» **BRIEF**
Return the first line, the line containing "d = (ys[i + 1] - ys[i]) / h", and every line between them, exactly as they stand.

» **DATA EXTRACT**
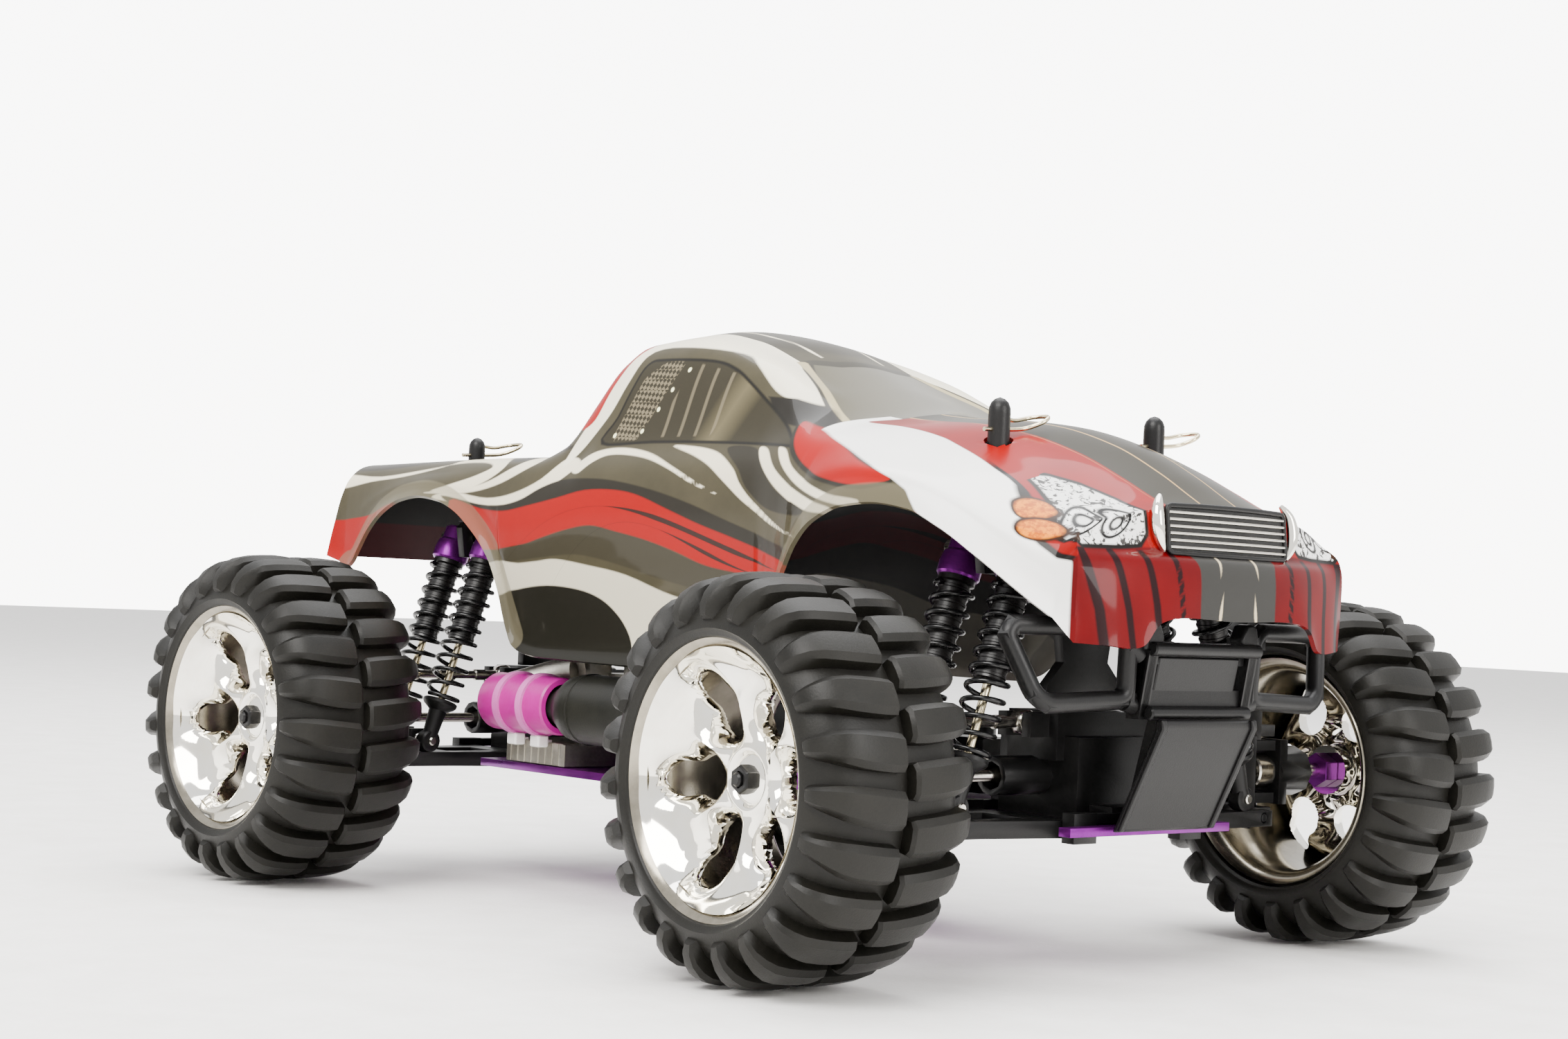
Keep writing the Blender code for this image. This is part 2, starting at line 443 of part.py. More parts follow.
node("exhaust_coupler", [revolve([(0, 7.5), (0, 11.2), (11, 11.2), (12, 12.3), (15.5, 12.3), (16.5, 11.2), (26, 11.2), (27, 12.3), (30.5, 12.3), (31.5, 11.2), (42, 11.2), (42, 7.5)],
                                 (-103, -60, 72), (1, 0, 0), 10, closed=True)], ((0.8, 0.02, 0.4), 0.35, 0.0), origin=(-103, -60, 72))
node("tuned_pipe", [revolve([(0, 6.4), (22, 6.4), (24, 10), (30, 13), (95, 13), (112, 6), (114, 4), (126, 4)], (-82, -60, 72), (1, 0, 0), 12), box(4, 9, -57, -51, 48.9, 63)], ((0.03, 0.03, 0.025), 0.5, 0.3), origin=(-60, -60, 72))
node("fuel_tank", [box(-58, 8, 26, 55, 49, 86), rod((-25, 40, 84), (-25, 40, 93), 9, 14), box(-40, -35, 36, 44, 84, 93.5)], ((0.8, 0.8, 0.78), 0.3, 0.0),
     cuts=[rod((-25, 40, 80), (-25, 40, 96), 6.5, 12)], origin=(-25, 40, 49))
node("fuel_tank_lid", [revolve([(0, 9.5), (2.5, 9.5), (4, 7)], (-25, 40, 93.4), (0, 0, 1), 14), box(-38, -30, 37, 43, 94.0, 95.9), rod((-38, 36.6, 95.6), (-38, 43.4, 95.6), 1.6, 10)], BLACK, origin=(-38, 40, 95.6))
node("radio_box", [box(18, 48, -45, -14, 49, 80), box(47.5, 74, -31, -4, 49, 72), box(46, 50, -30, -15, 50, 71)], BLACK, origin=(45, -25, 49))


# ---------------------------------------------------------------- body shell
def table(rows):
    """Smooth curve through (x, value) rows."""
    xs = [r[0] for r in rows]
    ys = [r[1] for r in rows]

    def at(x):
        if x <= xs[0]:
            return ys[0]
        if x >= xs[-1]:
            return ys[-1]
        i = max(k for k in range(len(xs) - 1) if xs[k] <= x)
        h = xs[i + 1] - xs[i]
        d = (ys[i + 1] - ys[i]) / h

        def slope(k):
            if k == 0 or k == len(xs) - 1:
                return None
            a = (ys[k] - ys[k - 1]) / (xs[k] - xs[k - 1])
            b = (ys[k + 1] - ys[k]) / (xs[k + 1] - xs[k])
            return 0.0 if a * b <= 0 else 2 * a * b / (a + b)
        m0, m1 = slope(i), slope(i + 1)
        m0 = d if m0 is None else m0
        m1 = d if m1 is None else m1
        t = (x - xs[i]) / h
        return (ys[i] * (1 + 2 * t) * (1 - t) ** 2 + m0 * h * t * (1 - t) ** 2 + ys[i + 1] * t * t * (3 - 2 * t) - m1 * h * t * t * (1 - t))
    return at


Z0 = table([(-208, 166.5), (-195, 168), (-120, 168.6), (-92, 169), (-82, 171), (-70, 186), (-58, 204), (-50, 212), (-41, 217), (-20, 219), (7, 214.8), (30, 206.5), (55, 195.5), (78, 186.2), (95, 183.6), (120, 182), (141, 179.5), (165, 173), (185, 163.4), (198, 155.5), (205.6, 150.8)])
Z1 = table([(-208, 166.2), (-120, 168.2), (-86, 168.8), (-76, 171), (-64, 186), (-54, 203), (-46, 210.5), (-38, 213.5), (-15, 215.5), (8, 211.8), (30, 203.5), (55, 192), (80, 182), (95, 180.2), (120, 178.6), (141, 175), (165, 168), (185, 159.5), (198, 153.5), (205.6, 150.6)])
Y2 = table([(-208, 60), (-95, 62), (-80, 60), (-55, 52), (-40, 48), (0, 48), (40, 49), (60, 52), (80, 57), (100, 56), (141, 51), (185, 47), (205.6, 46)])
Z2 = table([(-208, 165), (-120, 166.6), (-80, 167), (-66, 174), (-55, 191), (-46, 203), (-38, 207.4), (-10, 208.2), (12, 205.5), (35, 199.6), (55, 190.5), (72, 179.5), (84, 176), (100, 175), (141, 168.6), (165, 162), (185, 153.8), (198, 149), (205.6, 147.4)])
Y3 = table([(-208, 67.5), (-100, 69), (-75, 68), (-45, 64.5), (0, 63.5), (50, 65), (75, 69), (95, 70), (141, 68), (170, 65), (190, 62.5), (205.6, 60)])
Z3 = table([(-208, 159.5), (-120, 161.5), (-80, 163), (-52, 168.5), (-40, 171.6), (0, 172.6), (60, 171.6), (85, 170), (110, 168.6), (141, 163.5), (165, 157), (185, 149), (198, 144.6), (205.6, 143)])
Y4 = table([(-208, 70), (-145, 72), (-100, 72), (0, 71.5), (55, 72.5), (75, 76), (100, 81), (135, 83), (165, 79), (185, 72.5), (198, 67.6), (205.6, 66.8)])
ZB = table([(-216, 126.5), (-206, 124.5), (-199, 122.5), (-194.5, 124.5), (-190, 129.5), (-182, 138), (-170, 146), (-158, 150.3), (-145, 151.8), (-132, 150.3), (-119, 145.5), (-107, 137), (-98, 126.5), (-92, 114), (-87, 100), (-84, 94.4), (-79, 92), (-67, 90.6), (-9, 90), (52, 90), (62, 92), (68, 98), (74, 108.5), (79, 117), (85, 125), (94, 136), (104, 143.4), (118, 148), (132, 149), (148, 147), (160, 141.6), (172, 133.6), (184, 124), (192, 117.4), (198, 113), (205.6, 110.5)])
YB = table([(-208, 72), (-198, 73), (-170, 75), (-145, 75.5), (-115, 74.5), (-92, 71), (-80, 69), (40, 69), (58, 70), (70, 76), (85, 83.5), (100, 87), (125, 88.4), (150, 87), (168, 83), (182, 77), (192, 71.4), (198, 67.8), (205.6, 66.8)])
BOW = table([(120, 0.0), (170, 0.35), (198, 0.9), (205.6, 1.0)])
POSTS = [(141.0, 39.3), (141.0, -39.3), (-AXLE_X, 46.0), (-AXLE_X, -46.0)]


def section(x):
    """Half section at x, from the centre line down to the arch or sill. The nose is bowed in plan."""
    b = BOW(x)
    xs = x - b * 9.5
    zb, z3 = ZB(xs), Z3(x)
    y3, y4, yb = Y3(x), Y4(xs), YB(xs)
    m = z3 - zb
    z4 = max(z3 - 13, z3 - 0.35 * m)
    z5 = zb + min(5.0, 0.28 * m)
    y5 = yb - 1.8
    z45 = 0.5 * (z4 + z5)
    y45 = 0.5 * (y4 + y5) + (1.0 if m > 45 else 0.0)
    p = [(0, Z0(x)), (29, Z1(x)), (Y2(x), Z2(x)), (y3, z3), (y4, z4), (y45, z45), (y5, z5), (yb, zb)]
    return [(x - b * 9.5 * min(1.0, y / 66.8) ** 2.2, y, z) for y, z in p]


def bowed(x, y, z):
    return (x - 9.5 * (y / 66.8) ** 2.2, y, z)


STATIONS = (-199, -192, -182, -168, -145, -122, -107, -97, -91, -86.5, -82, -70, -59, -51, -42, -28, 5, 30, 52, 64,
            71, 78, 86, 98, 114, 132, 152, 170, 184, 196)


def shell_rows():
    """Rows of points from the tail's lower edge over the body to the fascia's lower edge.

    The tail and the fascia are faces of five columns, whose last column is the side's end edge."""
    rear = section(-208)[:3] + [(-207.6, 67.6, 159.4), (-209.2, 70.2, 152), (-212.2, 71.2, 141), (-214.6, 71.8, 132), (-216, 72, 126.6)]
    tail = [[(x, y, z) for y in (0, 29, 56, 66)] + [rear[5 + k]] for k, (x, z) in enumerate(((-211.4, 148), (-214, 136), (-216, 127)))]
    nose = section(205.6)[:4] + [(200.8, 66.0, 138.6), (201.8, 66.8, 135.6), (202.4, 67.0, 132.2), (201.7, 66.9, 107.6)]
    face = [[bowed(207.0, 0, 137.6), bowed(207.4, 29, 137.4), bowed(207.6, 46, 137.4), bowed(208.8, 60, 136.8), nose[5]],
            [bowed(211.0, 0, 133.8), bowed(211.0, 29, 133.6), bowed(211.0, 46, 133.2), bowed(211.2, 60, 132.6), nose[6]],
            [(211.6, 0, 115.9), (211.4, 36.8, 114.7), (210.3, 44.5, 107.2), (207.0, 58, 107.2), nose[7]]]
    return list(reversed(tail)), [rear] + [section(x) for x in STATIONS] + [nose], face


def shell_mesh():
    tail, body, face = shell_rows()
    bm = bmesh.new()
    for s in (1, -1):
        for rows in (tail + [body[0][:5]], body, [body[-1][:5]] + face):
            grid = [[bm.verts.new((p[0], s * p[1], p[2])) for p in r] for r in rows]
            for a, b in zip(grid, grid[1:]):
                for i in range(len(a) - 1):
                    q = (a[i], a[i + 1], b[i + 1], b[i])
                    bm.faces.new(q if s > 0 else tuple(reversed(q)))
    bmesh.ops.remove_doubles(bm, verts=bm.verts, dist=0.02)
    bmesh.ops.recalc_face_normals(bm, faces=bm.faces)
    if sum(f.normal.z * f.calc_area() for f in bm.faces) < 0:
        bmesh.ops.reverse_faces(bm, faces=bm.faces)
    bmesh.ops.triangulate(bm, faces=bm.faces)
    bm.normal_update()
    outer = list(bm.verts)
    inner = {v: bm.verts.new(v.co - v.normal * SHELL_T) for v in outer}
    faces = list(bm.faces)
    edges = [e for e in bm.edges if len(e.link_faces) == 1]
    rim = []
    for e in edges:
        f = e.link_faces[0]
        vs = list(f.verts)
        i = vs.index(e.verts[0])
        a, b = (e.verts[0], e.verts[1]) if vs[(i + 1) % 3] is e.verts[1] else (e.verts[1], e.verts[0])
        rim.append((a, b))
    for f in faces:
        bm.faces.new([inner[v] for v in reversed(f.verts)])
    for a, b in rim:
        bm.faces.new((b, a, inner[a], inner[b]))
    bmesh.ops.triangulate(bm, faces=[f for f in bm.faces if len(f.verts) > 3])
    return bm


node("body_shell", [shell_mesh()], ((0.35, 0.33, 0.28), 0.25, 0.0), cuts=[rod((x, y, 150), (x, y, 190), 5.0, 10) for x, y in POSTS], origin=(0, 0, 160), smooth=30)
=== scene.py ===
"""Looks for the remote control monster truck: painted shell, lugged tyres, chrome rims, springs and finishes."""
import bpy
import bmesh
import json
import math
import numpy as np
from mathutils import Matrix, Vector

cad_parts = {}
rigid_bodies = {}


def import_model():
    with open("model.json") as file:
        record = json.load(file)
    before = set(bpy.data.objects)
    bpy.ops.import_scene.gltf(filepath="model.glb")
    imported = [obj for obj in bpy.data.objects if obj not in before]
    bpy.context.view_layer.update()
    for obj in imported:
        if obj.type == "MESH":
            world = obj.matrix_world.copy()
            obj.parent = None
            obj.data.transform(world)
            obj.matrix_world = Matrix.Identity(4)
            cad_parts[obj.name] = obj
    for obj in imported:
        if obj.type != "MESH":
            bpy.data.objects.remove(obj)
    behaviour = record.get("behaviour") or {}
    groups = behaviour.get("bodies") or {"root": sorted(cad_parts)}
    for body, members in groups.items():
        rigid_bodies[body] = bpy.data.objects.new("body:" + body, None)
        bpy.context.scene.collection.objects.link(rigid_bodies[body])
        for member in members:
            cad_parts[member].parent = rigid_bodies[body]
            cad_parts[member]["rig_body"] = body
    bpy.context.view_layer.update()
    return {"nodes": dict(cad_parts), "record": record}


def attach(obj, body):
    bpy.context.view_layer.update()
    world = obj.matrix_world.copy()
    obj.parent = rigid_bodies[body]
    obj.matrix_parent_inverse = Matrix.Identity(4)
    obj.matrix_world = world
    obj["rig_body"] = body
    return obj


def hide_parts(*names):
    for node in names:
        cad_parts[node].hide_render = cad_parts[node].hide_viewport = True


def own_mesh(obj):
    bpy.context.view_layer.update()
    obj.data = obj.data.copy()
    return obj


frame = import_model()
X_SHIFT = 0.745
MM = 0.001
AXLE_X = 146.5
WHEEL_Y = 132.0
WHEEL_R = 62.5
STEER0 = -3.8
LIT = 2.2                 # how strongly the studio light reaches an open surface
KINGPIN_Y = 95.0
CORNERS = [("front_right", 1, -1), ("front_left", 1, 1), ("rear_right", -1, -1), ("rear_left", -1, 1)]


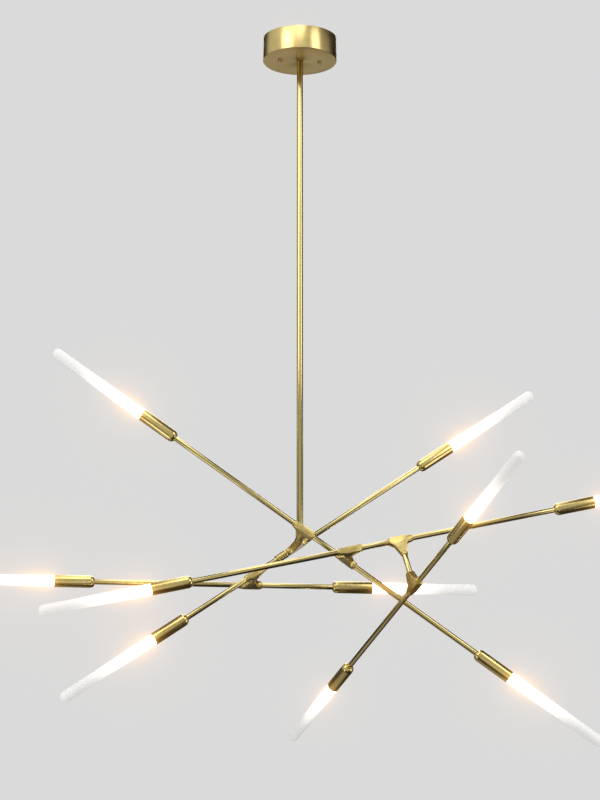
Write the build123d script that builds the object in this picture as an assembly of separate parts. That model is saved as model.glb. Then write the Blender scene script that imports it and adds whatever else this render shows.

» **OUTPUT FOR THIS EXERCISE**
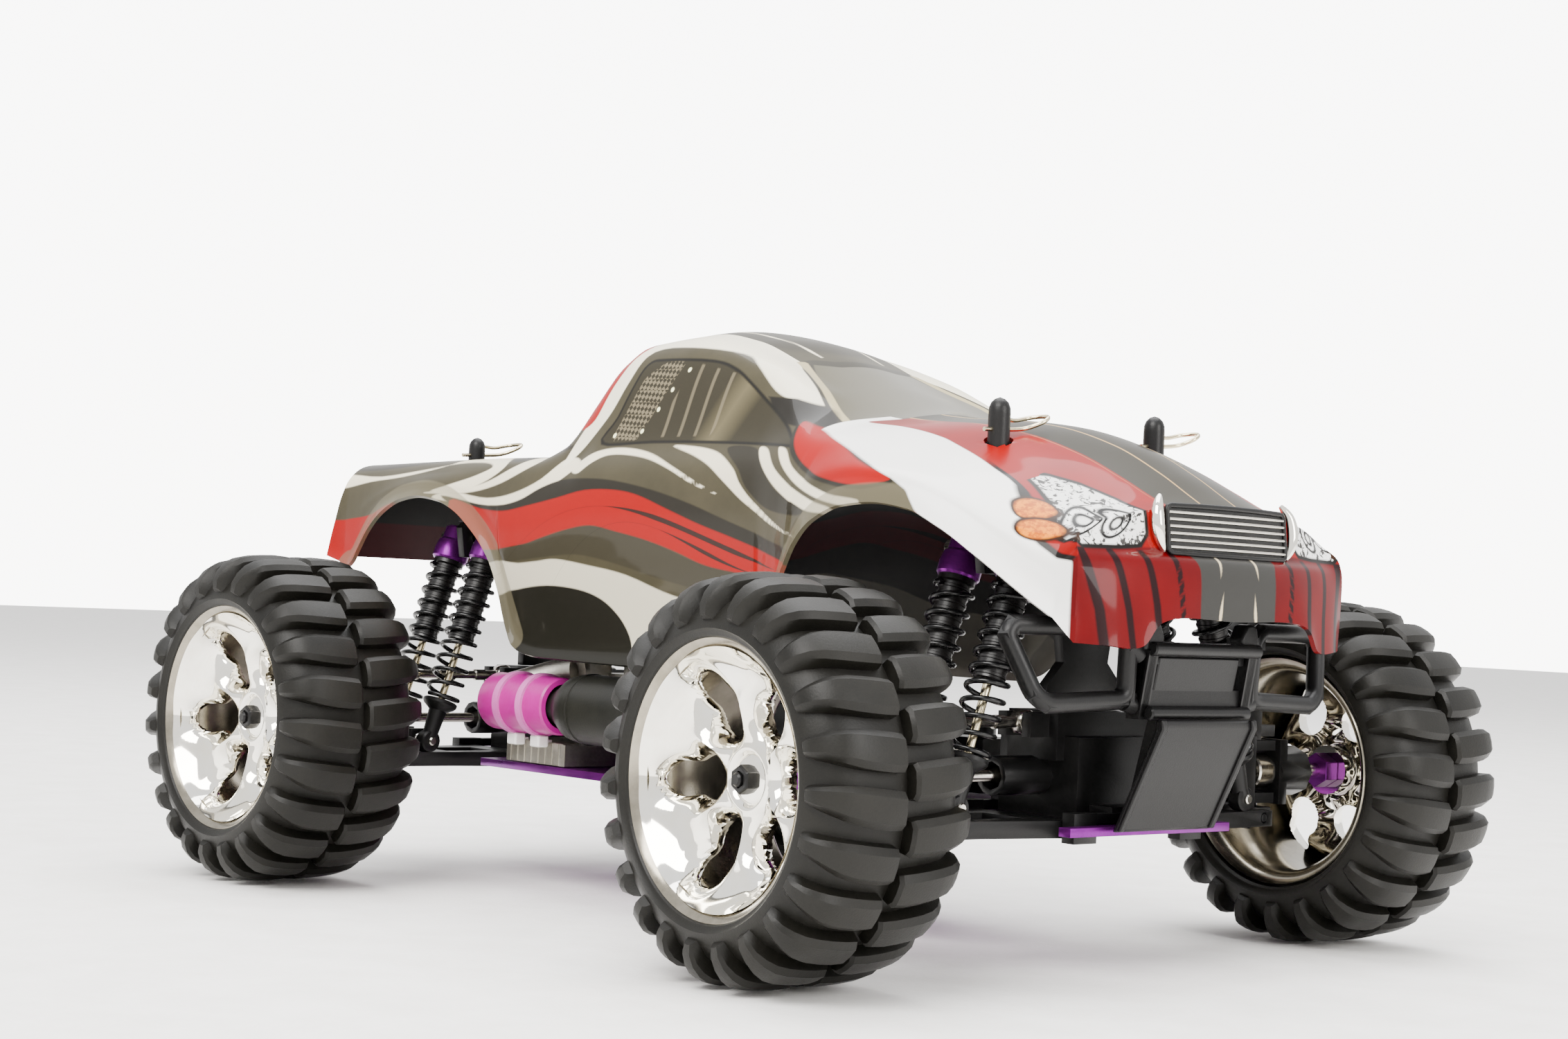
Keep writing the Blender code for this image. This is part 2, starting at line 443 of part.py. More parts follow.
node("exhaust_coupler", [revolve([(0, 7.5), (0, 11.2), (11, 11.2), (12, 12.3), (15.5, 12.3), (16.5, 11.2), (26, 11.2), (27, 12.3), (30.5, 12.3), (31.5, 11.2), (42, 11.2), (42, 7.5)],
                                 (-103, -60, 72), (1, 0, 0), 10, closed=True)], ((0.8, 0.02, 0.4), 0.35, 0.0), origin=(-103, -60, 72))
node("tuned_pipe", [revolve([(0, 6.4), (22, 6.4), (24, 10), (30, 13), (95, 13), (112, 6), (114, 4), (126, 4)], (-82, -60, 72), (1, 0, 0), 12), box(4, 9, -57, -51, 48.9, 63)], ((0.03, 0.03, 0.025), 0.5, 0.3), origin=(-60, -60, 72))
node("fuel_tank", [box(-58, 8, 26, 55, 49, 86), rod((-25, 40, 84), (-25, 40, 93), 9, 14), box(-40, -35, 36, 44, 84, 93.5)], ((0.8, 0.8, 0.78), 0.3, 0.0),
     cuts=[rod((-25, 40, 80), (-25, 40, 96), 6.5, 12)], origin=(-25, 40, 49))
node("fuel_tank_lid", [revolve([(0, 9.5), (2.5, 9.5), (4, 7)], (-25, 40, 93.4), (0, 0, 1), 14), box(-38, -30, 37, 43, 94.0, 95.9), rod((-38, 36.6, 95.6), (-38, 43.4, 95.6), 1.6, 10)], BLACK, origin=(-38, 40, 95.6))
node("radio_box", [box(18, 48, -45, -14, 49, 80), box(47.5, 74, -31, -4, 49, 72), box(46, 50, -30, -15, 50, 71)], BLACK, origin=(45, -25, 49))


# ---------------------------------------------------------------- body shell
def table(rows):
    """Smooth curve through (x, value) rows."""
    xs = [r[0] for r in rows]
    ys = [r[1] for r in rows]

    def at(x):
        if x <= xs[0]:
            return ys[0]
        if x >= xs[-1]:
            return ys[-1]
        i = max(k for k in range(len(xs) - 1) if xs[k] <= x)
        h = xs[i + 1] - xs[i]
        d = (ys[i + 1] - ys[i]) / h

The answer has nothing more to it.